[A run of records]
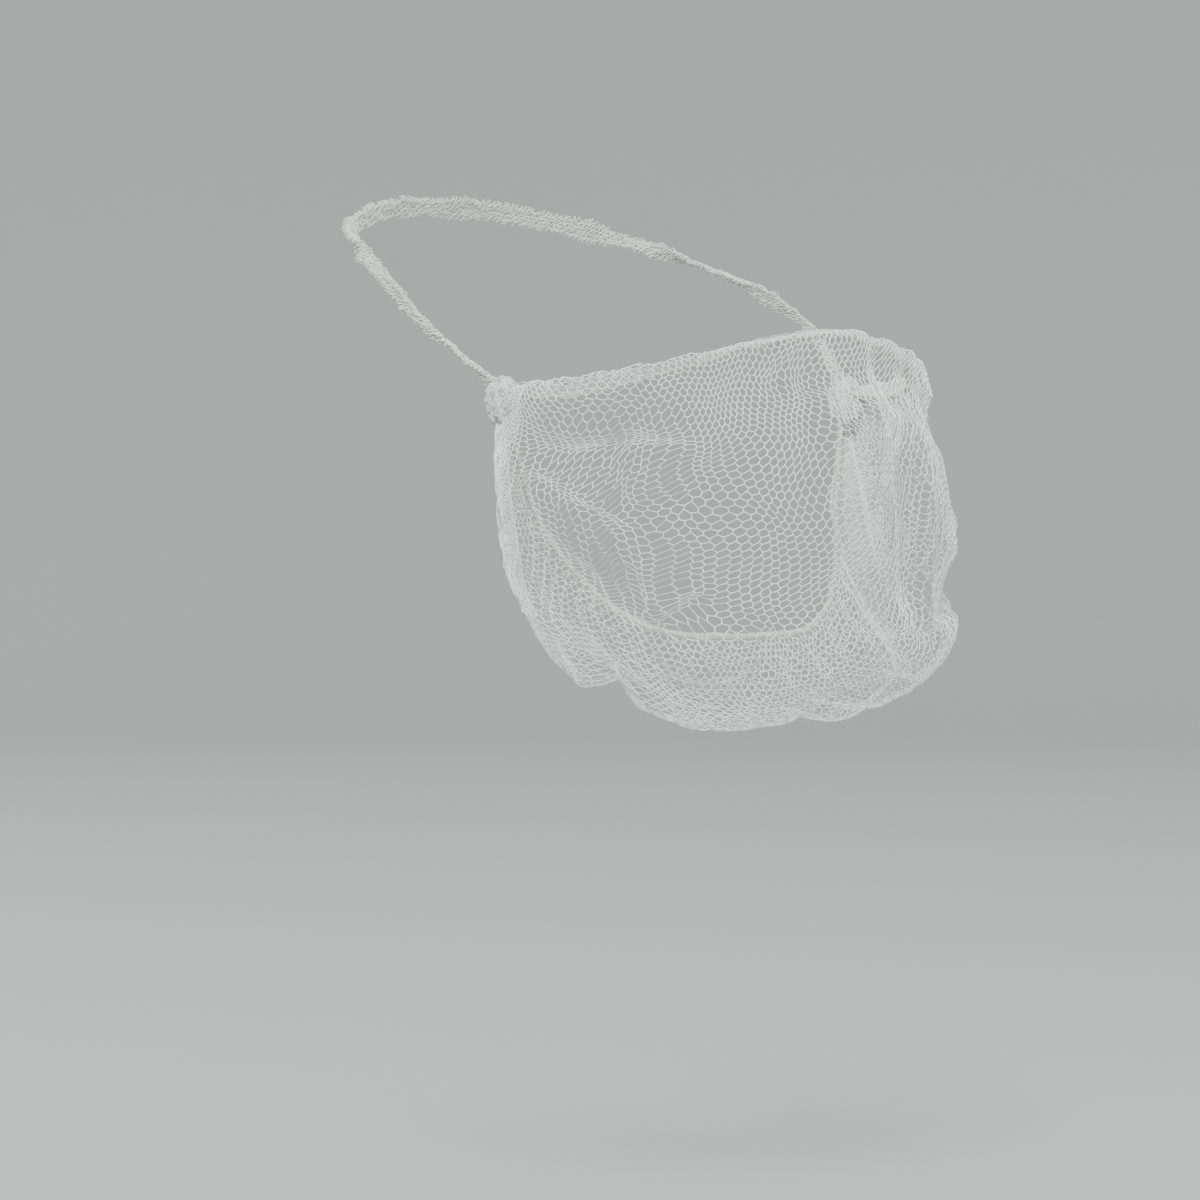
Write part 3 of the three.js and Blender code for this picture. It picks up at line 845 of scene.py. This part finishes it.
def closeness(u, t):
    """How close the net's columns and how close its rows lie over the grid."""
    columns = np.repeat(np.interp(u, *zip(*COLUMN_CROWDING))[:, None], len(t), axis=1)
    rows = np.ones_like(columns)
    for row in PATCHES:
        patch = dict(zip(PATCH_KEYS, row))
        apart_u, apart_t = (u - patch["u"]) / patch["reach_u"], (t - patch["t"]) / patch["reach_t"]
        there = np.exp(-(apart_u[:, None] ** 2) - apart_t[None, :] ** 2)
        columns *= 1 + patch["columns"] * there
        rows *= 1 + patch["rows"] * there
    return columns, rows


def shared_out(points, weight, levels):
    """Where even shares of a line's weighted length lie, in steps of the line."""
    run = np.linalg.norm(np.diff(points, axis=0), axis=1) * (weight[1:] + weight[:-1])
    total = np.concatenate([[0], np.cumsum(run)])
    return np.interp(levels, total / total[-1], np.arange(len(points)))


def lattice_on_grid(u, t, grid, across, down):
    """Places on the grid of a lattice whose columns and rows lie as closely as stated."""
    columns, rows = closeness(u, t)
    last, rounds = 300, 5
    levels = np.linspace(0, 1, last + 1)
    by_row = [shared_out(grid[:, j], columns[:, j], levels) for j in range(len(t))]
    at_i = np.stack(by_row, axis=1)[..., None]
    at_j = np.stack([shared_out(grid[i], rows[i], levels) for i in range(len(u))])[..., None]
    j = down * (len(t) - 1)
    for _ in range(rounds):
        i = sample(at_i, across * last, j)[:, 0]
        j = sample(at_j, i, down * last)[:, 0]
    return i, j


def crowd(across, down, p, strength):
    """Moves flat places towards the lines of the pleats and of the folds that go inwards, one after another,
    to close up cells there."""
    fold_reach, shallow = 1.5, 0.2
    lines = [dict(zip(PLEAT_KEYS, row)) for row in PLEATS]
    for row in FOLDS:
        fold = dict(zip(FOLD_KEYS, row))
        fold["reach"] = fold_reach * p.fold_width * fold["width"]
        fold["strength"] = strength * min(1.0, max(0.0, shallow - fold["depth"]))
        lines.append(fold)
    for line in lines:
        dx, dy, middle = away_from_fold(line, across, down)
        near = np.exp(-(((dx * dx + dy * dy) / line["reach"] ** 2) ** 2))
        pull = line["strength"] * np.sqrt(middle) * near
        across, down = across - dx * pull, down - dy * pull
    return across, down


class BEARDNET_OT_net(bpy.types.Operator):
    """Build the hexagonal net between the elastics, as its upper and its lower rows"""

    bl_idname = "beardnet.net"
    bl_label = "Net"

    def execute(self, context):
        p, n = context.scene.beardnet_pouch, context.scene.beardnet_net
        edge_rows, edge_columns = 0.08, 0.12
        drift_scale, crease_scale, fine_scale = 0.034, 0.016, 0.007
        crease_stretch, fine_share = 1.6, 0.3
        rng = np.random.default_rng(SEED)
        material = yarn_material("Net yarn", n.colour, roughness=0.5, twist_scale=2600.0, depth=5e-5)
        u, t, grid = surface_grid(p)
        normal = outward(grid)
        wave = n.cell_wave / n.cell_pitch
        share, down, cells = lattice_places(n.columns, n.rows, wave)
        i, j = lattice_on_grid(u, t, grid, share, np.clip(down, 0, 1))
        at_u = np.interp(i, np.arange(len(u)), u)
        flat_x, flat_y = at_u * ARC_HALF_WIDTH, j / (len(t) - 1) * ARC_HEIGHT
        calm = np.clip(np.minimum(down, 1 - down) / edge_rows, 0, 1)
        calm = calm * np.clip(np.minimum(at_u, 2 - at_u) / edge_columns, 0, 1)
        moved_x, moved_y = crowd(flat_x, flat_y, p, n.crowding)
        lively = liveliness(at_u, flat_y / ARC_HEIGHT)
        moved_x = moved_x + n.drift * lively * soft_noise(rng, flat_x, flat_y, drift_scale)
        moved_y = moved_y + n.drift * lively * soft_noise(rng, flat_x, flat_y, drift_scale)
        flat_x, flat_y = flat_x + calm * (moved_x - flat_x), flat_y + calm * (moved_y - flat_y)
        i = np.interp(flat_x / ARC_HALF_WIDTH, u, np.arange(len(u)))
        j = flat_y / ARC_HEIGHT * (len(t) - 1)
        points, out = sample(grid, i, j), sample(normal, i, j)
        crease = 1 - 2 * np.abs(soft_noise(rng, flat_x * crease_stretch, flat_y, crease_scale))
        fine = soft_noise(rng, flat_x, flat_y, fine_scale)
        points = points + out * (n.crinkle * calm * lively * (crease + fine_share * fine))[:, None]
        points = points + rng.normal(0, n.jitter, points.shape)
        tree = woven_tree(material)
        upper, lower = cells[: len(cells) // 2], cells[len(cells) // 2 :]
        for name, part in (("pouch_net", upper), ("pouch_net_lower", lower)):
            net = woven(name, tree, points, part, n.yarn)
            finish_piece(net, "net_pouch", material)
        return {"FINISHED"}


# The elastics


def rim_line(p, course, count=400):
    """An edge of the net as an even line from the right corner to the left one, and its length."""
    end = 0.004
    u = np.linspace(end, 2 - end, count)
    return even_line(course_points(p, course, u), count)


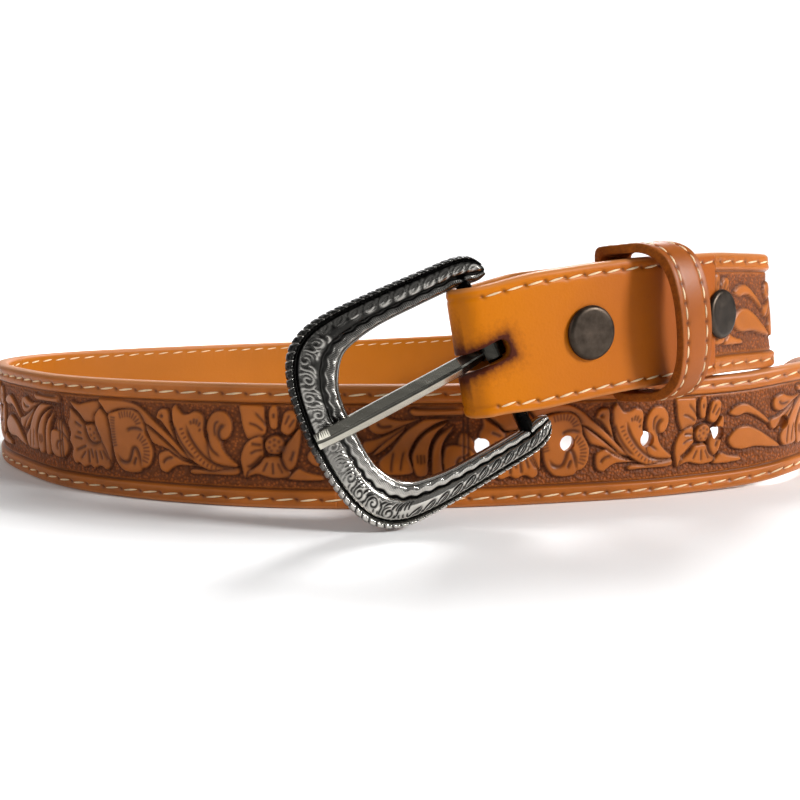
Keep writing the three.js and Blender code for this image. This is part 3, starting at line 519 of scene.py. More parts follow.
class Field:
    """Height and darkness on a raster, pressed and cut by lines given in its own units."""

    def __init__(self, low, high, cell, ground):
        self.low = np.array(low, float)
        self.cell = cell
        self.size = np.ceil((np.array(high) - low) / cell).astype(int) + 1
        self.height = np.full(self.size, float(ground))
        self.dark = np.zeros(self.size)
        self.raised = np.zeros(self.size)

    def window(self, line, margin):
        """The part of the raster round a line, and the places of its cells."""
        lo = np.floor((line.min(axis=0) - margin - self.low) / self.cell).astype(int)
        hi = np.ceil((line.max(axis=0) + margin - self.low) / self.cell).astype(int) + 1
        lo = np.clip(lo, 0, self.size)
        hi = np.clip(hi, 0, self.size)
        if (hi <= lo).any():
            return None, None
        part = (slice(lo[0], hi[0]), slice(lo[1], hi[1]))
        grid = np.meshgrid(np.arange(lo[0], hi[0]), np.arange(lo[1], hi[1]), indexing="ij")
        return part, np.stack(grid, axis=-1) * self.cell + self.low

    @staticmethod
    def nearest(places, line, closed):
        """Distance from each place to the line, how far along it is, and whether it is inside."""
        ends = np.roll(line, -1, axis=0) if closed else line[1:]
        starts = line if closed else line[:-1]
        best = np.full(places.shape[:2], 1e9)
        share = np.zeros(places.shape[:2])
        inside = np.zeros(places.shape[:2], bool)
        for k, (a, b) in enumerate(zip(starts, ends)):
            way = b - a
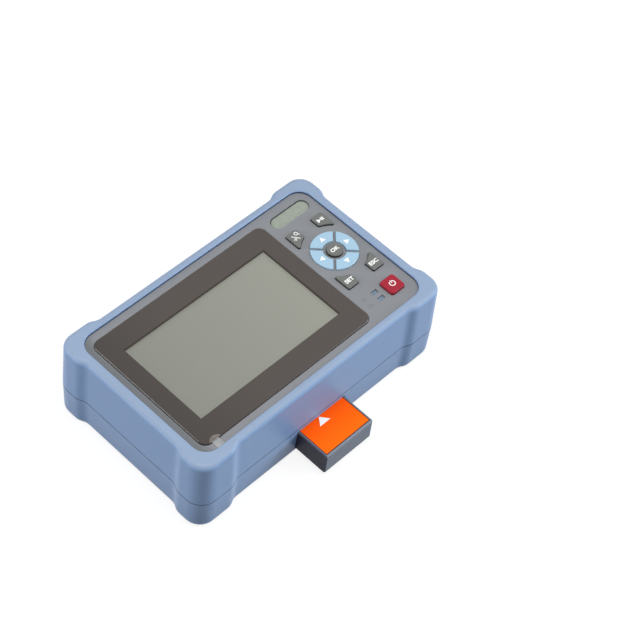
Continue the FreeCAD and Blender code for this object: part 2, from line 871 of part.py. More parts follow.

[Description of the task] Every line above that contains the word "parts" should be reported.

[Response for this exercise]
Keep writing the three.js and Blender code for this image. This is part 3, starting at line 519 of scene.py. More parts follow.
Continue the FreeCAD and Blender code for this object: part 2, from line 871 of part.py. More parts follow.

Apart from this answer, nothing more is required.